» Task prompt: Start at the line containing "Turn this picture", stop at the line containing "TILT_POWER = 1.5", and set down every line in that stretch exactly as written, and nothing else.

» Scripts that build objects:

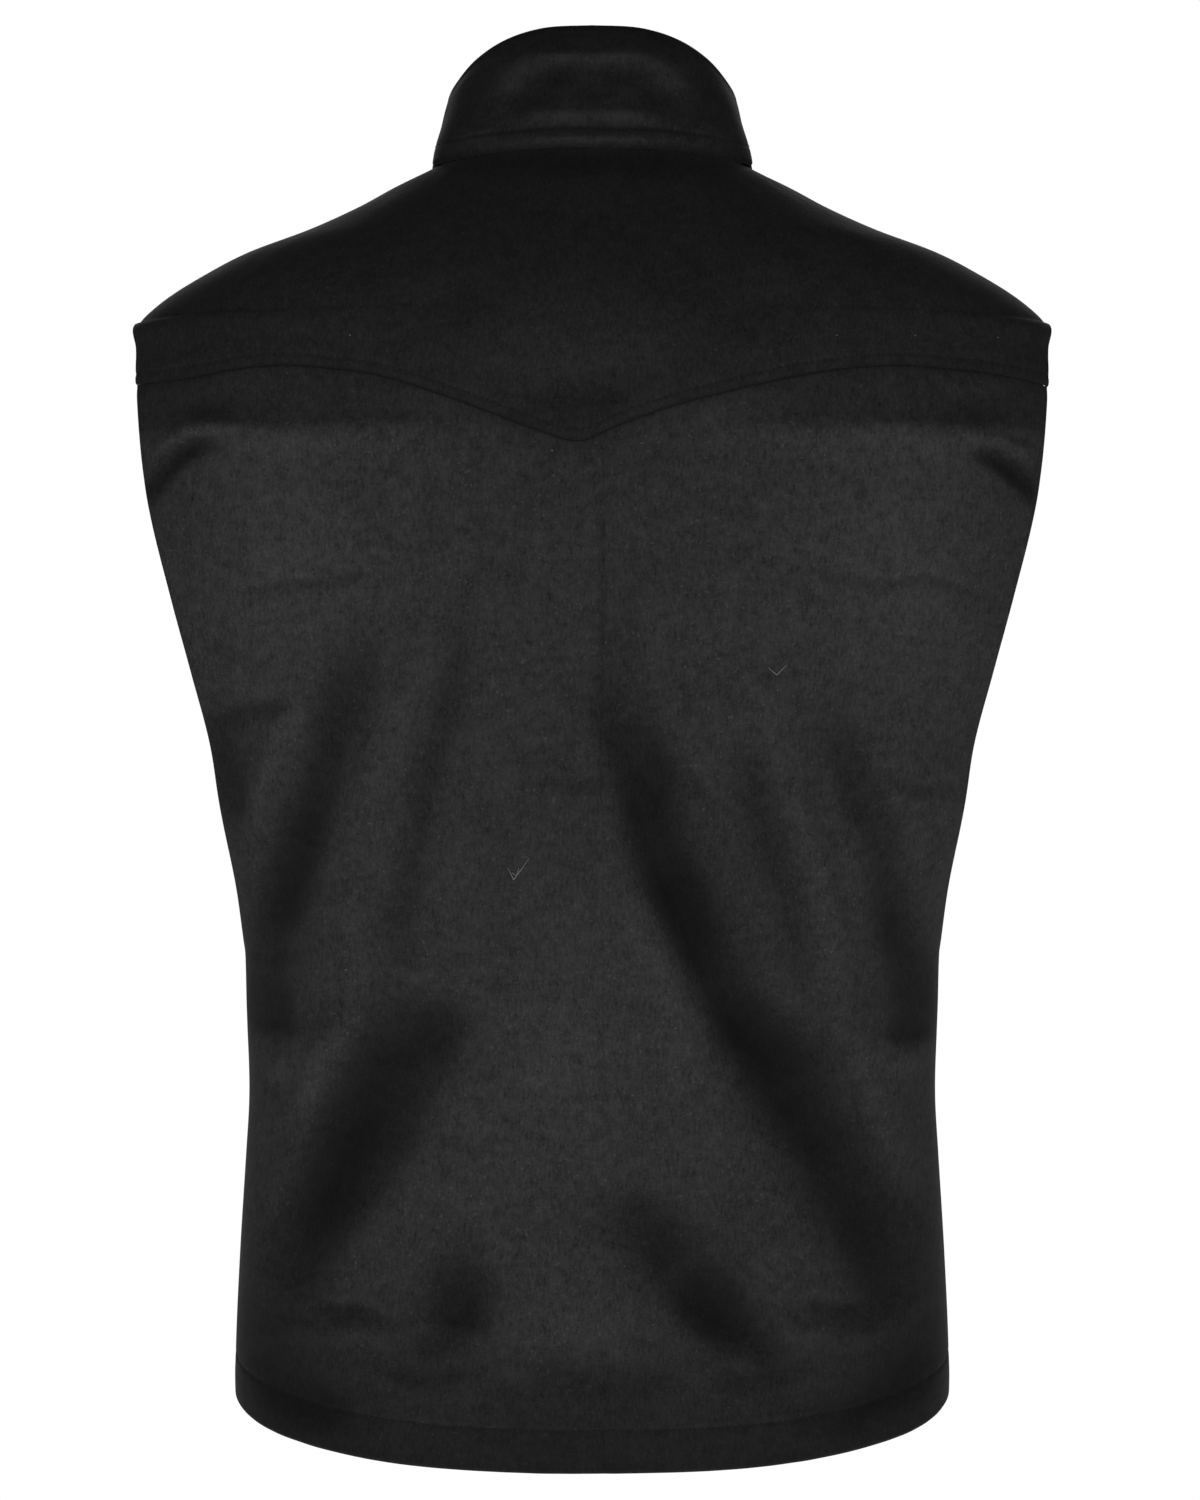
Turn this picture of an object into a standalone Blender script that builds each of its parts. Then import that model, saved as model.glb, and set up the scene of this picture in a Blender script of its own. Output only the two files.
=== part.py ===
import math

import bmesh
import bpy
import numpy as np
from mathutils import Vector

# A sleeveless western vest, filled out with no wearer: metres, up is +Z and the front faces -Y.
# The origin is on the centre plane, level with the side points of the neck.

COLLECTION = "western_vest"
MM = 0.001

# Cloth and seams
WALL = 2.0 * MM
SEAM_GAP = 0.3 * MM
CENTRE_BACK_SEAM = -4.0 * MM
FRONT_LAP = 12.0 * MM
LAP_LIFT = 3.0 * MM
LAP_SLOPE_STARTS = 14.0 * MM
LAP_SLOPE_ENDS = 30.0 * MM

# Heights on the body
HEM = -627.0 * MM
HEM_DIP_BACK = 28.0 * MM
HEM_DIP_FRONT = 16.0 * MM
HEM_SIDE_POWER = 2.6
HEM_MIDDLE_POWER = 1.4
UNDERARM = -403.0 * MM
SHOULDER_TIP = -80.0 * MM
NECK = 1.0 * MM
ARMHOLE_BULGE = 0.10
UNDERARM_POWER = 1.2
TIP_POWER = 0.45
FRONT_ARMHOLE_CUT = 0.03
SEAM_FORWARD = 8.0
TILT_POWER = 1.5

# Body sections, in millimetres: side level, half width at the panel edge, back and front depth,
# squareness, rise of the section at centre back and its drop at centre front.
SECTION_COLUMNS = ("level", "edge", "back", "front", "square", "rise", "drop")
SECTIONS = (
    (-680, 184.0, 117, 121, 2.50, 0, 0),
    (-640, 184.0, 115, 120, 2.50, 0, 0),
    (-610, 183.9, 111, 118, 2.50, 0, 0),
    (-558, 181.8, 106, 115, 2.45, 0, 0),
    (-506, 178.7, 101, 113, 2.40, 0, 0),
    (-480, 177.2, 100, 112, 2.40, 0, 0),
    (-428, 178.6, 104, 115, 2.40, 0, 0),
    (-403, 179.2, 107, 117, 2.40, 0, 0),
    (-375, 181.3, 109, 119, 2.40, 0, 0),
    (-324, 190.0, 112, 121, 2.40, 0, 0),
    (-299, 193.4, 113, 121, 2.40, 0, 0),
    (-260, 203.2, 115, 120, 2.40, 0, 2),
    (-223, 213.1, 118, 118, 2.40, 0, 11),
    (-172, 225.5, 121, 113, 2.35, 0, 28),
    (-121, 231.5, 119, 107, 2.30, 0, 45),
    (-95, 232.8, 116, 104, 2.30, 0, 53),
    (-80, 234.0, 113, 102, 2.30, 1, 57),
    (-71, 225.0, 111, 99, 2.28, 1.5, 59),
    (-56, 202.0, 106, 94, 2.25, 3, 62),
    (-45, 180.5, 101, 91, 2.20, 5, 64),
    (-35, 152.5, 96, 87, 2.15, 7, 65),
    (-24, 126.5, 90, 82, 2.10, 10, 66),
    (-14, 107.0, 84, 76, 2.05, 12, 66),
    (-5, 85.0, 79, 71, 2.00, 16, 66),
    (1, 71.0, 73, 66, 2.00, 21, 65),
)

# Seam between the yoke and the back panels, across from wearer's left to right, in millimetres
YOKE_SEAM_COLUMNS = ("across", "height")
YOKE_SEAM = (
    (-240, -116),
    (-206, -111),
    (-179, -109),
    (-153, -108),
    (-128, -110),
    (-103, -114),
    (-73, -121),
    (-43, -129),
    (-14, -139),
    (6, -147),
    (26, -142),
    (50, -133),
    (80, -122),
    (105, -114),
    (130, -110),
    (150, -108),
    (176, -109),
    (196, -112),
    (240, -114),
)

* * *

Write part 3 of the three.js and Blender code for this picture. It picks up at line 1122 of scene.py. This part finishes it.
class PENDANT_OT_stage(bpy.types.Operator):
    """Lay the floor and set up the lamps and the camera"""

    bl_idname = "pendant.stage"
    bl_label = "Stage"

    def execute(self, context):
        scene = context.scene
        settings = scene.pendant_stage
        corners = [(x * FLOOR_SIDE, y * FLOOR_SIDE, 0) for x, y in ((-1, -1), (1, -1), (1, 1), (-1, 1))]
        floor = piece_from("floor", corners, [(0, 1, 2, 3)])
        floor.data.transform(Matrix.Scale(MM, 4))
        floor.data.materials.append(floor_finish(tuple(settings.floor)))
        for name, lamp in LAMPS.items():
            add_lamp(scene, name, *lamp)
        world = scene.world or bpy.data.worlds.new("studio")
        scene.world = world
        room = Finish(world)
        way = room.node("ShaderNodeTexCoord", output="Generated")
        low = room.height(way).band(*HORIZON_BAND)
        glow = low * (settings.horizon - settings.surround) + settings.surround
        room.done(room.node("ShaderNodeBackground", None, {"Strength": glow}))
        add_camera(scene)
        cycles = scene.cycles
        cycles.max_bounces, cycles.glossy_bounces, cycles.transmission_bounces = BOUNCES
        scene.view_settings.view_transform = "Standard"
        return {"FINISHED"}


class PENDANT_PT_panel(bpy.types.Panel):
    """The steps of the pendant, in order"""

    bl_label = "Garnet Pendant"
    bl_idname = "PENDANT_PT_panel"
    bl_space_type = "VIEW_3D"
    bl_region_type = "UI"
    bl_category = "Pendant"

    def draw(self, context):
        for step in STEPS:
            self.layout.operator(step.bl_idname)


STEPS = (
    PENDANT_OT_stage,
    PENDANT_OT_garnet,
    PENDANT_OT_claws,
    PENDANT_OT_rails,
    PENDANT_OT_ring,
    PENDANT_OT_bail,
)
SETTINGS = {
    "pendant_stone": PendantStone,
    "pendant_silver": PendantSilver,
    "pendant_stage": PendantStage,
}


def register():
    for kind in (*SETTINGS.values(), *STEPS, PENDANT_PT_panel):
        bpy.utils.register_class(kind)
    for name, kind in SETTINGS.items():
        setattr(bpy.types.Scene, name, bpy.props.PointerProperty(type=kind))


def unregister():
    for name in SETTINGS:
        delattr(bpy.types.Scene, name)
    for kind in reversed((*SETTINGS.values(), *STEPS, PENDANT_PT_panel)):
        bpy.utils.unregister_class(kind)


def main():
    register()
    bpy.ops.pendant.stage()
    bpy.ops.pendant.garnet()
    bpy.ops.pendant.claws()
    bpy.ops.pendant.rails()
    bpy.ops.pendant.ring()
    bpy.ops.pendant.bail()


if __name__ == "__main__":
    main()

» Solution to the exercise:
Turn this picture of an object into a standalone Blender script that builds each of its parts. Then import that model, saved as model.glb, and set up the scene of this picture in a Blender script of its own. Output only the two files.
=== part.py ===
import math

import bmesh
import bpy
import numpy as np
from mathutils import Vector

# A sleeveless western vest, filled out with no wearer: metres, up is +Z and the front faces -Y.
# The origin is on the centre plane, level with the side points of the neck.

COLLECTION = "western_vest"
MM = 0.001

# Cloth and seams
WALL = 2.0 * MM
SEAM_GAP = 0.3 * MM
CENTRE_BACK_SEAM = -4.0 * MM
FRONT_LAP = 12.0 * MM
LAP_LIFT = 3.0 * MM
LAP_SLOPE_STARTS = 14.0 * MM
LAP_SLOPE_ENDS = 30.0 * MM

# Heights on the body
HEM = -627.0 * MM
HEM_DIP_BACK = 28.0 * MM
HEM_DIP_FRONT = 16.0 * MM
HEM_SIDE_POWER = 2.6
HEM_MIDDLE_POWER = 1.4
UNDERARM = -403.0 * MM
SHOULDER_TIP = -80.0 * MM
NECK = 1.0 * MM
ARMHOLE_BULGE = 0.10
UNDERARM_POWER = 1.2
TIP_POWER = 0.45
FRONT_ARMHOLE_CUT = 0.03
SEAM_FORWARD = 8.0
TILT_POWER = 1.5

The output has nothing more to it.